══ Supplied material

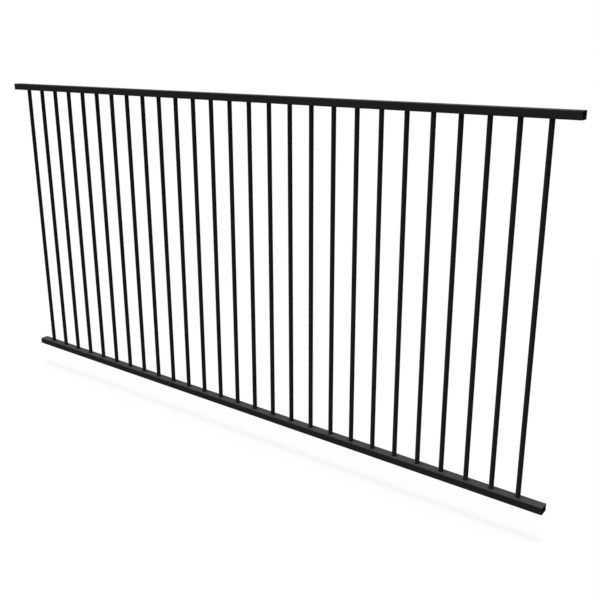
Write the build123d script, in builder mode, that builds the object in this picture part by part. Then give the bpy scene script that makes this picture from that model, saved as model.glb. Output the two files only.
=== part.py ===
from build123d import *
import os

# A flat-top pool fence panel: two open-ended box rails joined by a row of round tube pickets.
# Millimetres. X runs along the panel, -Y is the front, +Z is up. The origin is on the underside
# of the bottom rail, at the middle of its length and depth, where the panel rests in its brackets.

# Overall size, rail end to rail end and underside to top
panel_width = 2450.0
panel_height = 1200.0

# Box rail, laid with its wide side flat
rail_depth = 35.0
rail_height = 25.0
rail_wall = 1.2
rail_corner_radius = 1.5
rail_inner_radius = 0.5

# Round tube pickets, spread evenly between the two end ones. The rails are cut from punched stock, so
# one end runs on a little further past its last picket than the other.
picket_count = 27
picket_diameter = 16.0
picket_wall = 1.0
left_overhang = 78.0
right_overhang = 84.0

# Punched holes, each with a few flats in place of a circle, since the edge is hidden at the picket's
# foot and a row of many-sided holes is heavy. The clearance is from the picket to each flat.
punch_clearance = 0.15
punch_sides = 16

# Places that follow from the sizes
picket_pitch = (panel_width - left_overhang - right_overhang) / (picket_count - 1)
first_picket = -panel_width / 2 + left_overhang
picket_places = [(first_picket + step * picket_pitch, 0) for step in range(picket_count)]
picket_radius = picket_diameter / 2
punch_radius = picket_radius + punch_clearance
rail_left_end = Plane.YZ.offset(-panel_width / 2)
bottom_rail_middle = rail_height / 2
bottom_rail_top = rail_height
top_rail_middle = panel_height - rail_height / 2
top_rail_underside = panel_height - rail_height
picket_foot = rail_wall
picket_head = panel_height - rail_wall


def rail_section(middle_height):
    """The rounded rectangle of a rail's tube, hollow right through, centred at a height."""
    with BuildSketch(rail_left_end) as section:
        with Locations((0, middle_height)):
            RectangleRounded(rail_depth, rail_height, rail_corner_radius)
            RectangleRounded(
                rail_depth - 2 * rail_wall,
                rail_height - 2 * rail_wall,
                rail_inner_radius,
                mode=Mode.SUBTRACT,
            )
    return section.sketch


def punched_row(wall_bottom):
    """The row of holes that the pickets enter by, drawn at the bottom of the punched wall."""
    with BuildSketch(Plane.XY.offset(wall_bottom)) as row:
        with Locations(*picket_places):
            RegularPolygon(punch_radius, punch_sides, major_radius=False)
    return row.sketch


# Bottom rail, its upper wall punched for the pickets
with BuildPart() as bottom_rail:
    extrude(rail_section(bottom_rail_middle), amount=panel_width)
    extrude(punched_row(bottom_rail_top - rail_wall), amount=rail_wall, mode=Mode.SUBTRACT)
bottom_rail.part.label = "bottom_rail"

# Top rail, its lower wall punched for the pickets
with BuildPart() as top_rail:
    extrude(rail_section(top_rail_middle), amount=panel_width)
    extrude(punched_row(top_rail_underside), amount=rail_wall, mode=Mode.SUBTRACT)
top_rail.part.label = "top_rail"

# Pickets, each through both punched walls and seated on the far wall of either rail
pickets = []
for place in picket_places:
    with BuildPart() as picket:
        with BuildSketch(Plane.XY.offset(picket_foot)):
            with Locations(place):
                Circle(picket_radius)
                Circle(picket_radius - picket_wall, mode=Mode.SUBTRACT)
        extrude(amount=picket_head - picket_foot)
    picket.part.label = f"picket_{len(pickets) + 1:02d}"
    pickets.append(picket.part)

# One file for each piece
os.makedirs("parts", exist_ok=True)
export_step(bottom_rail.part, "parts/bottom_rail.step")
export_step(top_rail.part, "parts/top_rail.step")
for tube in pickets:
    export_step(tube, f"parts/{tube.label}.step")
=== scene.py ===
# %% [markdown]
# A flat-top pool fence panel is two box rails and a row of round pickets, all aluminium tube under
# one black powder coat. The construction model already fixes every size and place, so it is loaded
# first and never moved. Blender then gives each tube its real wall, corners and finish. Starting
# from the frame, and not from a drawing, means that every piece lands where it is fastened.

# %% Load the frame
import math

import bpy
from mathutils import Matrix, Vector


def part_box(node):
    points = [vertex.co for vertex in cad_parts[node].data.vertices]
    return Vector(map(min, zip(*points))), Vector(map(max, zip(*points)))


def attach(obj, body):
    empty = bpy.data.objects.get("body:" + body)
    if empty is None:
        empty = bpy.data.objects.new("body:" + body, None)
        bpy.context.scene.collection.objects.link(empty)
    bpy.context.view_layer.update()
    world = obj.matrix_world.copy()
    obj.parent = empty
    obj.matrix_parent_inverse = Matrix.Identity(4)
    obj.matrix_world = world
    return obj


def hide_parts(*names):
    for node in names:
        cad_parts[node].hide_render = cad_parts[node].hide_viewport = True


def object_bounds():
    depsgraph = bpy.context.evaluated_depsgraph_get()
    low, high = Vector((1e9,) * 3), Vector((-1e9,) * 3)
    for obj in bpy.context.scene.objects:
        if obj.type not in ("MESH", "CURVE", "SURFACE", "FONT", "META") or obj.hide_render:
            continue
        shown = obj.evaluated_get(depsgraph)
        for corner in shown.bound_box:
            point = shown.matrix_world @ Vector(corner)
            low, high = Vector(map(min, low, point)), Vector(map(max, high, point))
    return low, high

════
══ Supplied material

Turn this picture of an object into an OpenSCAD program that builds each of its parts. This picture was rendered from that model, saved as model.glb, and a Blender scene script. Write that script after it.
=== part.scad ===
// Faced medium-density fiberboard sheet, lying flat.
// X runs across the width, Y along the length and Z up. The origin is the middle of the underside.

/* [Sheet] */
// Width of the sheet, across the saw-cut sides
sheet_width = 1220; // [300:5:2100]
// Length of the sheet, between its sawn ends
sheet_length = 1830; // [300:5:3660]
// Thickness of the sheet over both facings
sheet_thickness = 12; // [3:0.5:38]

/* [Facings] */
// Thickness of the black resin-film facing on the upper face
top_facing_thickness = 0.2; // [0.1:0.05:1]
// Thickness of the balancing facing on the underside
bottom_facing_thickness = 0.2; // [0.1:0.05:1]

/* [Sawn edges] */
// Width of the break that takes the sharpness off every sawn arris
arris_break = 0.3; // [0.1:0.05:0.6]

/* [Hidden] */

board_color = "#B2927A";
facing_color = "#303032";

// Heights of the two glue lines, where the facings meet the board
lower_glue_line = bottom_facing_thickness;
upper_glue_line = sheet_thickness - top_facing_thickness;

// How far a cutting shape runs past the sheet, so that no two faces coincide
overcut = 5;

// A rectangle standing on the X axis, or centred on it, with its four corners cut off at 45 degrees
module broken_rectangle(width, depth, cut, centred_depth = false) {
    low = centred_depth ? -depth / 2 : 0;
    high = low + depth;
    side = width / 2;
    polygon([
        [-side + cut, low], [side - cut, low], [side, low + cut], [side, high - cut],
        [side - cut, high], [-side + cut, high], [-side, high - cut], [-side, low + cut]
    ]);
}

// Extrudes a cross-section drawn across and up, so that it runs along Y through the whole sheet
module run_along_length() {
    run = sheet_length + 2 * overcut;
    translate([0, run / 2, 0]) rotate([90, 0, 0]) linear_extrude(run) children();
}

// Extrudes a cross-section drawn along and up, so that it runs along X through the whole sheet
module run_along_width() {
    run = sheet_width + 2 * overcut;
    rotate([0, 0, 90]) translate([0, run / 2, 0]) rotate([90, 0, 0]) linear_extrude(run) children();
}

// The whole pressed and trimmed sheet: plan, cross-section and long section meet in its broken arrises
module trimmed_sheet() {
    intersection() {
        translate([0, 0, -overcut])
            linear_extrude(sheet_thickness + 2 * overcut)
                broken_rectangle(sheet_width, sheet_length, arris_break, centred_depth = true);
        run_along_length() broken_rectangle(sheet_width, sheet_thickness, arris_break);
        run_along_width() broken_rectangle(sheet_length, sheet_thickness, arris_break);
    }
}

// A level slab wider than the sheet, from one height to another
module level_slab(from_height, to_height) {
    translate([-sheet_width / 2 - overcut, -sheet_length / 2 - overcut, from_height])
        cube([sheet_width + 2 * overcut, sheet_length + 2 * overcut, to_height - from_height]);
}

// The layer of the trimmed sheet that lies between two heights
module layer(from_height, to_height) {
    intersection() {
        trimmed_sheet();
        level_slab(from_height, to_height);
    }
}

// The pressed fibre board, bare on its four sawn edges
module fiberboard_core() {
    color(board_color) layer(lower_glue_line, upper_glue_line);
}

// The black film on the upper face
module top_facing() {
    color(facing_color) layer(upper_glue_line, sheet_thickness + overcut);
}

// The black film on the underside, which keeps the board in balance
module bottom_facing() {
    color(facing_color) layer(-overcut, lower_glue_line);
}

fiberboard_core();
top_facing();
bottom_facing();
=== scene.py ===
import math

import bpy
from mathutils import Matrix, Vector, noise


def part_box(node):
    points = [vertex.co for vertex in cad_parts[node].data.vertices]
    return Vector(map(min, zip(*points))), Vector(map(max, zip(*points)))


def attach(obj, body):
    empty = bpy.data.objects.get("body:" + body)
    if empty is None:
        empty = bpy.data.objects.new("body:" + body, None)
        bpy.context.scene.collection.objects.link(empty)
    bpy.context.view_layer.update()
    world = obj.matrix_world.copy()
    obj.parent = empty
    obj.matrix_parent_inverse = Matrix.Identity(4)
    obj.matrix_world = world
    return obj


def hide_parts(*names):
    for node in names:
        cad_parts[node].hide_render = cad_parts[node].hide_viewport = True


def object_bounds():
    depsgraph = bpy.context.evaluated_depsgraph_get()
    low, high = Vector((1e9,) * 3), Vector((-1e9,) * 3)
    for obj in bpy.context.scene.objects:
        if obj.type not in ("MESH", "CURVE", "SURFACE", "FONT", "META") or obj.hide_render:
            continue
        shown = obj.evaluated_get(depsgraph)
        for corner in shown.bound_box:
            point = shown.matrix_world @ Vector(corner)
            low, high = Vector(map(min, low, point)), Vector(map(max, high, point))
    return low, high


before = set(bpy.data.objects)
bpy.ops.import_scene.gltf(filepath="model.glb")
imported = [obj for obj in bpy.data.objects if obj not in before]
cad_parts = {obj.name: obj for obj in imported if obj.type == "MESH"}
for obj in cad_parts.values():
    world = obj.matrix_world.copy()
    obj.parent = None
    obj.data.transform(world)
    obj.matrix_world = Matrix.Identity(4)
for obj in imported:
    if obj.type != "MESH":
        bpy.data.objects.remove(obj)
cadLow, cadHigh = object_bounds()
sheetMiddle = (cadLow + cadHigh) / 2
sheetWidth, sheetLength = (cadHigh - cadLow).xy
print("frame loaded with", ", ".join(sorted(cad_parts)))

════
══ Supplied material

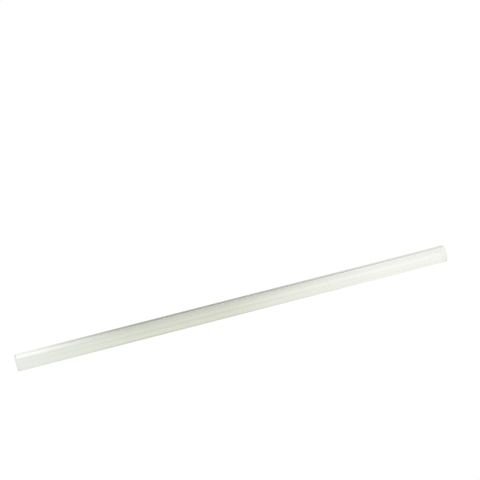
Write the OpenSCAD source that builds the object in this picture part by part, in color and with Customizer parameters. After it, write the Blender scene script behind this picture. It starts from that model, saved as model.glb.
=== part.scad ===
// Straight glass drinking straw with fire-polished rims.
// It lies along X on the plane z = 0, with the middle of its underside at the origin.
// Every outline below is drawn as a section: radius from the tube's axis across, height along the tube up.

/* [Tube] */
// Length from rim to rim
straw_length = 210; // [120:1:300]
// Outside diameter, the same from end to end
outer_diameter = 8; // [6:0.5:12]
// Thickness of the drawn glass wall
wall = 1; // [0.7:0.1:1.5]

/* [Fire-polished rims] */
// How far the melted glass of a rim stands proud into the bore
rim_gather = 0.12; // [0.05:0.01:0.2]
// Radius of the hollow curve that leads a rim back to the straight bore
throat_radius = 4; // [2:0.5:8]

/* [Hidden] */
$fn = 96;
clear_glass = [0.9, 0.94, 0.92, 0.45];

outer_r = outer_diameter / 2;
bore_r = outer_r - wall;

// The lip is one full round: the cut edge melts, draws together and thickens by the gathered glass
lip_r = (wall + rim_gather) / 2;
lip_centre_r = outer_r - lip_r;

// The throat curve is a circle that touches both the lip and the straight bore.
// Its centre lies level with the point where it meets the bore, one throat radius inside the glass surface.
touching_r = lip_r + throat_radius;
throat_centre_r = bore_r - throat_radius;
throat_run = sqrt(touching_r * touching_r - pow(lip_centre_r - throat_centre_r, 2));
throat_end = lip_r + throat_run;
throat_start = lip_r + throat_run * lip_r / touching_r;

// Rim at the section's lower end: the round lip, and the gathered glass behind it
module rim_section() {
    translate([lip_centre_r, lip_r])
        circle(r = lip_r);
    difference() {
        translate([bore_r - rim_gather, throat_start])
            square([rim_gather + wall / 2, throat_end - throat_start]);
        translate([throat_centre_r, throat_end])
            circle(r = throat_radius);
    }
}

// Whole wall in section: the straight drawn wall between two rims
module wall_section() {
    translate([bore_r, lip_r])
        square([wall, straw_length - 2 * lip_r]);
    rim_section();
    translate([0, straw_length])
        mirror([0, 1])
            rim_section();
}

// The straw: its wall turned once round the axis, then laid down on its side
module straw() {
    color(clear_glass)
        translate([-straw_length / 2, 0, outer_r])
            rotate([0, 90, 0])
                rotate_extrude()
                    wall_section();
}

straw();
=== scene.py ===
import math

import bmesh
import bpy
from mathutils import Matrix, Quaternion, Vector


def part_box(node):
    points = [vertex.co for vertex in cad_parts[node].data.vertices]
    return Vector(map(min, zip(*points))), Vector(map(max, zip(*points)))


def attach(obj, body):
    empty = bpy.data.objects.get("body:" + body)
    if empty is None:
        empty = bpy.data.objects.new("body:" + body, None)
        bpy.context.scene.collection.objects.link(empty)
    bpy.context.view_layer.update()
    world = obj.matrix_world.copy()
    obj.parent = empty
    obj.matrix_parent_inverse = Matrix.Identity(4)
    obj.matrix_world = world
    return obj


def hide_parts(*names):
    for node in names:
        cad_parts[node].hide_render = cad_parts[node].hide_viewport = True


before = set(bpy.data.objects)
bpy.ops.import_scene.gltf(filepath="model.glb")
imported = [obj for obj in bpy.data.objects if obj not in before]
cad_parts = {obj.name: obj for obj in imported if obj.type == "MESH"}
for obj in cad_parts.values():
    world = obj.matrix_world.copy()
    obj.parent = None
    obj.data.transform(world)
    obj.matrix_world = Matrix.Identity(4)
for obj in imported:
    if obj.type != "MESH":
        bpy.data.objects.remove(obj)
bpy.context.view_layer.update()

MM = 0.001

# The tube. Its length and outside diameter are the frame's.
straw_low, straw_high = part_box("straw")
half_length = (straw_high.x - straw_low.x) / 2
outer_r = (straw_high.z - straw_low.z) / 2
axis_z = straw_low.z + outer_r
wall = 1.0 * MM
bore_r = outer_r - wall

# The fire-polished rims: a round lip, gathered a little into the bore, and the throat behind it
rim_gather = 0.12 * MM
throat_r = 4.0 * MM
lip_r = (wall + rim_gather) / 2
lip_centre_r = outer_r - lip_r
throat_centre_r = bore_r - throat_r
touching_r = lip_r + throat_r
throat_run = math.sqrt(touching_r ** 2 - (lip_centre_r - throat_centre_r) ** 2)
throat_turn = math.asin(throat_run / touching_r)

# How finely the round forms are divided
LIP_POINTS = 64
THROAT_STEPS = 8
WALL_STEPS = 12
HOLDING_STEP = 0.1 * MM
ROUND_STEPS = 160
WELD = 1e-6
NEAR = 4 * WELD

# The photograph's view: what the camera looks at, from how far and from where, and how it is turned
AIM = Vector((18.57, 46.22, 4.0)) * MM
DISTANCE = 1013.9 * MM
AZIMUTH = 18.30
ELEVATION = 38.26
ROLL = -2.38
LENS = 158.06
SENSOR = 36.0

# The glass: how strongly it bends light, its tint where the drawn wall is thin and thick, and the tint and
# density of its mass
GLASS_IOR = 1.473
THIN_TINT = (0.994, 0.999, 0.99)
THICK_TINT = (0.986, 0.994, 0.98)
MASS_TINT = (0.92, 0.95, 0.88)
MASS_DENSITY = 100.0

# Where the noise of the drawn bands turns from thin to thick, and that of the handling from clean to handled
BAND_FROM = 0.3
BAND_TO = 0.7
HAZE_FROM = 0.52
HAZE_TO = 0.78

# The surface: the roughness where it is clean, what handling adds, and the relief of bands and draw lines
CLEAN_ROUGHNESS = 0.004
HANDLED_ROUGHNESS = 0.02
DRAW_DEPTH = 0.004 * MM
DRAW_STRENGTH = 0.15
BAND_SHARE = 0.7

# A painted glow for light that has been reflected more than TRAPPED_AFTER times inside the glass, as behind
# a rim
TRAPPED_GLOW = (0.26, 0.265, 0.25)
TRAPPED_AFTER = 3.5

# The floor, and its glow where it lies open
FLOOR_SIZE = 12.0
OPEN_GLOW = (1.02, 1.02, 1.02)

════

Task prompt ▸
Return only the part of the records above that opens with the line containing "Write the build123d" and closes with the line containing "right_overhang = 84.0", ends included.

Result of this exercise ▸
Write the build123d script, in builder mode, that builds the object in this picture part by part. Then give the bpy scene script that makes this picture from that model, saved as model.glb. Output the two files only.
=== part.py ===
from build123d import *
import os

# A flat-top pool fence panel: two open-ended box rails joined by a row of round tube pickets.
# Millimetres. X runs along the panel, -Y is the front, +Z is up. The origin is on the underside
# of the bottom rail, at the middle of its length and depth, where the panel rests in its brackets.

# Overall size, rail end to rail end and underside to top
panel_width = 2450.0
panel_height = 1200.0

# Box rail, laid with its wide side flat
rail_depth = 35.0
rail_height = 25.0
rail_wall = 1.2
rail_corner_radius = 1.5
rail_inner_radius = 0.5

# Round tube pickets, spread evenly between the two end ones. The rails are cut from punched stock, so
# one end runs on a little further past its last picket than the other.
picket_count = 27
picket_diameter = 16.0
picket_wall = 1.0
left_overhang = 78.0
right_overhang = 84.0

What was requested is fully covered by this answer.